The map of the Belarusian People's Republic became the first map of Belarus as a separate state.

The tut.by portal figured out what scientists and politicians were guided by when deciding what the country's borders might be.

The third charter, signed on March 25, 1918, says that the BNR Rada represented the BNR as an independent and free state. What boundaries could it have if everything worked out?

"The Belarusian People's Republic should embrace all the lands where the Belarusian people live and have a numerical advantage, namely: Mahilou region, Belarusian parts of Minsk region, Hrodna region (with Hrodna, Bialystok, etc.), Vilna region, Vitsebsk region, Smolensk region, Chernihiv region and adjacent parts of neighboring provinces inhabited by Belarusians,” indicated in the document.

Now the National Historical Museum of Belarus is displaying a map with the borders of the BNR.

Its creators were inspired by the map of Professor Yaukhim Karski, published back in 1903.

- On the map of Yaukhim Karski, Belarusians were depicted as an ethnic group, and the boundaries of the settlement of this people were marked. The map was later republished several times, - one of the organizers of the exhibition Artur Yanovich explains.

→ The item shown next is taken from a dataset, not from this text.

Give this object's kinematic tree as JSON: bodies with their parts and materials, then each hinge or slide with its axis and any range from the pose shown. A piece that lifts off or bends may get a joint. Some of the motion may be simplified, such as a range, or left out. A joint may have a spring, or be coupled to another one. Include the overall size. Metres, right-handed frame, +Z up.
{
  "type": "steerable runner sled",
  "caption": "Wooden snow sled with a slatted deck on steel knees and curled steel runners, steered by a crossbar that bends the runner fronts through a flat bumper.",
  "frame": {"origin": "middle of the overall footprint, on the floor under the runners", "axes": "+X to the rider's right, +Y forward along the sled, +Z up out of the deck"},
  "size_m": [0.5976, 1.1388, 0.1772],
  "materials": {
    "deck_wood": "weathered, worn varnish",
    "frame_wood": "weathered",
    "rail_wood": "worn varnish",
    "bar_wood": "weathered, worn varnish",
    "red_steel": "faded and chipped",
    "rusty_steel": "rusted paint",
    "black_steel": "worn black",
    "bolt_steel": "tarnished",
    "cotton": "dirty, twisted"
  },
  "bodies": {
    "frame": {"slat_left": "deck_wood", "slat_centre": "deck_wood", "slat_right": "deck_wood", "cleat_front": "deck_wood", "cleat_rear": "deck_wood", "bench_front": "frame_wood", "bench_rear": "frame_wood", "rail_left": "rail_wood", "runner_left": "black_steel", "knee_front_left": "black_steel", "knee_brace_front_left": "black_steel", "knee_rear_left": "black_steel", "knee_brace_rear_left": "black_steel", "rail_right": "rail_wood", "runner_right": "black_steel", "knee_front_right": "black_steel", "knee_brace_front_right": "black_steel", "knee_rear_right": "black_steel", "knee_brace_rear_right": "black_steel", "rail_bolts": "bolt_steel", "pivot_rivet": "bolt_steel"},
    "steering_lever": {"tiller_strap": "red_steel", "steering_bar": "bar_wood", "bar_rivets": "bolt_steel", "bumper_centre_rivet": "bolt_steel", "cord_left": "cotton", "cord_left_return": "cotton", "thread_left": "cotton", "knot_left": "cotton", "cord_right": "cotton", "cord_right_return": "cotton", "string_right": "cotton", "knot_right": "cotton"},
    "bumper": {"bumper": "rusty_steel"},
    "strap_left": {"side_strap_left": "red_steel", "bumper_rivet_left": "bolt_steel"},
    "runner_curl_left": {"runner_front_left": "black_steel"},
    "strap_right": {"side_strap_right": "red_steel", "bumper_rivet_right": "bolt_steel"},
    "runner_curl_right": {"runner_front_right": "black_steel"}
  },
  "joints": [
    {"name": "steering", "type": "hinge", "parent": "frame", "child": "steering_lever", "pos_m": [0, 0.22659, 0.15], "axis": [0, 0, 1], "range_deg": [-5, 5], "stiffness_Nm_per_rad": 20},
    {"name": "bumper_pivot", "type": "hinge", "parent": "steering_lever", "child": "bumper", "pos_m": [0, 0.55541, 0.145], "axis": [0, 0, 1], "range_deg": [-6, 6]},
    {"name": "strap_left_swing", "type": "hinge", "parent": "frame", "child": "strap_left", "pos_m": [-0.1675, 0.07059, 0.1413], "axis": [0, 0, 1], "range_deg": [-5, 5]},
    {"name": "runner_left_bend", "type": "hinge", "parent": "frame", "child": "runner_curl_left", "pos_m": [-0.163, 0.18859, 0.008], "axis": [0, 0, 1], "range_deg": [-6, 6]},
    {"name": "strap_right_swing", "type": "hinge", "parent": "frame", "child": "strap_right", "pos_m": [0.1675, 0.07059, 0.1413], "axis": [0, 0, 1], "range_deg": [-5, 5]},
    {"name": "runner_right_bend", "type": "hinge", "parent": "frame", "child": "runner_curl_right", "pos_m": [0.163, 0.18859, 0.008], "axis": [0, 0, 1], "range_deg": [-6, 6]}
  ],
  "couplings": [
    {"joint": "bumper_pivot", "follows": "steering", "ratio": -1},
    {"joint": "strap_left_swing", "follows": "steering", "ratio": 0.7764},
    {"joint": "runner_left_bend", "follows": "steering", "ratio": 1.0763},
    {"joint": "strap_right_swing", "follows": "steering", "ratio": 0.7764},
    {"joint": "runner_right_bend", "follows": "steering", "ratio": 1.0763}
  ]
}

Darota Mikhaliuk, the author of the book “The Belarusian People's Republic of 1918-1920: at the Origins of the Belarusian Statehood,” writes that defining the borders of the Belarusian People's Republic was the most important task, regardless of whether Belarus joins a federal union or becomes an independent subject of international law.

For the first time, the problem of how to designate the borders of Belarus (then - as autonomy within the Russian Federation) was raised in March 1917 at a congress of Belarusian national organizations. Then a commission of historians and ethnographers was created for this task. But the commission did not start its work on the borders, Mikhaliuk writes.

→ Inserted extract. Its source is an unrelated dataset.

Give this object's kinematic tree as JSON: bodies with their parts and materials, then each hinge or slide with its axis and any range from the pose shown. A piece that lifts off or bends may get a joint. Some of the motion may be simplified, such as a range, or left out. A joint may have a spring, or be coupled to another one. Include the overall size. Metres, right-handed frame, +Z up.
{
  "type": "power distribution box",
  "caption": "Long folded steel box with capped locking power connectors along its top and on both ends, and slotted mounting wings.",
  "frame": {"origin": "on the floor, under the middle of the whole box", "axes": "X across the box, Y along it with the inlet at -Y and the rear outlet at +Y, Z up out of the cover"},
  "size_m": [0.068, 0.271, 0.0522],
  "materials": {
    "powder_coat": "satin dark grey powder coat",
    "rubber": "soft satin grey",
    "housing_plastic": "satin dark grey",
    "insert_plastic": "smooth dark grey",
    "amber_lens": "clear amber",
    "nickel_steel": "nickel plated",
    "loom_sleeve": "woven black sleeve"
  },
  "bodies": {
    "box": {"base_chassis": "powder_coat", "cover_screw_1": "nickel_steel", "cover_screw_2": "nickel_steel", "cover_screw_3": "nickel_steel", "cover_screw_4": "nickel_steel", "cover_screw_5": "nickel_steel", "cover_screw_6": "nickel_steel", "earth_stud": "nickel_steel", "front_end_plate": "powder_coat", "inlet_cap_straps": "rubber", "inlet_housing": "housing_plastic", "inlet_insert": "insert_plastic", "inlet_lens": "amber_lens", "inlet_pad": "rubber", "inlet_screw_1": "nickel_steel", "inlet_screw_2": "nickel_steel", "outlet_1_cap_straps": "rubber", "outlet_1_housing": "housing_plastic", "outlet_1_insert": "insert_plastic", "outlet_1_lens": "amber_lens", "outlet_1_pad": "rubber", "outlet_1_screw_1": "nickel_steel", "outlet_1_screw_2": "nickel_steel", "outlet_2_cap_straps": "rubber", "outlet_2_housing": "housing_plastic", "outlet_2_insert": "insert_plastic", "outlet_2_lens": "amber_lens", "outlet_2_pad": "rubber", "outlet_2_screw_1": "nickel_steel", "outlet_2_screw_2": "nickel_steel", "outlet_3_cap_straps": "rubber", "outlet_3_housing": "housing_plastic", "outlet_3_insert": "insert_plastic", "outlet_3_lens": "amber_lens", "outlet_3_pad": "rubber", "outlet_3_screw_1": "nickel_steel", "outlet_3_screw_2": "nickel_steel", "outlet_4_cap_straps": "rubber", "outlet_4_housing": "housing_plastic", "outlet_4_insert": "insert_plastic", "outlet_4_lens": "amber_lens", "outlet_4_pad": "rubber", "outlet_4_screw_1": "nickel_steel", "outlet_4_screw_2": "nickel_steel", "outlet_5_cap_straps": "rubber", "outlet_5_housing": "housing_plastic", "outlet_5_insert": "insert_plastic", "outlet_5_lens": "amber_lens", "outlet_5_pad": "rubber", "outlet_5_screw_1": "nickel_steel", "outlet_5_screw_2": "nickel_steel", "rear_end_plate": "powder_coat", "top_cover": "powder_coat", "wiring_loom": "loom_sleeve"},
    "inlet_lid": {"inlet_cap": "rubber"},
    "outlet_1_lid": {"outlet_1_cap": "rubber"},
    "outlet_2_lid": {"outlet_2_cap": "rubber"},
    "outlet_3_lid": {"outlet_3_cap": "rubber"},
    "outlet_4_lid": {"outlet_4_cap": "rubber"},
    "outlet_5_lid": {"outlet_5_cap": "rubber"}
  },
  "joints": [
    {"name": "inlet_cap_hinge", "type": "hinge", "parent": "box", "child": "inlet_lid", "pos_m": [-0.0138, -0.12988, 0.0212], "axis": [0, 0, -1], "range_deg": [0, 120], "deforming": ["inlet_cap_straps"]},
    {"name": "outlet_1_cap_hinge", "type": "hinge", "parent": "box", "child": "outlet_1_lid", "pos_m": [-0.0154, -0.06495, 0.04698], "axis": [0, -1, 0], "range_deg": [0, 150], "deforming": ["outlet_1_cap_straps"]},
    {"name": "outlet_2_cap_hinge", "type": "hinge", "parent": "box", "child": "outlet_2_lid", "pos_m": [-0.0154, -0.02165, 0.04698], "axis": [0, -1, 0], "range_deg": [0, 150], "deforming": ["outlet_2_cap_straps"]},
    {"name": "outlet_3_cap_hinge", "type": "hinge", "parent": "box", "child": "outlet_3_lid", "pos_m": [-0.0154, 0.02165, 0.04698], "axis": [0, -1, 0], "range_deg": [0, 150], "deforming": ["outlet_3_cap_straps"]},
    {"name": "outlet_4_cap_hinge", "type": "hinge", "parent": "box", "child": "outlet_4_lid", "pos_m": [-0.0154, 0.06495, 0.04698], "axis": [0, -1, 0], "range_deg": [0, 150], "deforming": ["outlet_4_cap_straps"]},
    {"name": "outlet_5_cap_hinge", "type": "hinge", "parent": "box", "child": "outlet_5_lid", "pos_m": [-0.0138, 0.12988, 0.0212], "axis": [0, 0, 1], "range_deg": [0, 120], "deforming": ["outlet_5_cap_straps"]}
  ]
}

Until the late spring of 1918, the Belarusians did not have the described borders. In May 1918, a commission was created under the People's Secretariat of Foreign Affairs of the Belarusian People's Republic, which began this work.

They took the "Ethnographic Map of the Belarusian Tribe" of 1903 by Professor Yaukhim Karski and its updated version for 1917 as a basis.

“The map of Yaukhim Karski was the first linguistic map that interpreted the Belarusian language as an independent language,” writes Darota Mikhaliuk.

The author of the study notes that Karski defined ethnic boundaries solely based on a linguistic criterion, without taking into account other factors, such as, for example, folklore.

The scientist describes in detail the meetings of delegations from Belarus with representatives of those countries whose ideas about the borders did not coincide with the Belarusian one. One of these disputed territories was Palessie - a rich land, which was claimed by both the Ukrainian and Belarusian sides. It is curious that the Western Polesie - Brest, Pruzhany, Kobryn provinces Karski ranked among the lands with the spread of the Ukrainian language.

The concept of the BNR's borders changed somewhat after the scientist Mitrafan Dounar-Zapolski appeared on the commission.

He believed that the southern Podlasie together with Brest, Pruzhany, Kobrin, as well as the Eastern and Western Palessie on both sides of the Prypiats with Mozyr, Rechytsa, Lojeu, and Homel belong to Belarus for both ethnographic and historical reasons. He argued this mainly by the belonging of the named territories to the Grand Duchy of Lithuania after the conclusion of the Union of Lublin; he also referred to an earlier period when the territory of the Prypiats basin was part of the Turau-Pinsk principality. The professor also took into account the ethnographic proximity of Palessie to other regions of Belarus and emphasized the similarity of folklore, ritual, and mentality.

In the final version, the maps were based not only on the developments of professors Karski and Dounar-Zapolski but also on strategic goals. For example, the northwestern border on the map covered the territory of the Grajiv district of the Lomzhin province (now Poland), which cannot be considered ethnically Belarusian. But only in this way did the BNR get a neighborhood with Germany in East Prussia. Some BNR officials saw Germany as the guarantor of the security of the borders of a potential state and the main trading partner.

However, these boundaries did not have time to "work"...

But the main point is that the Belarusians declared in 1918: where the Belarusians live, there must be the BNR.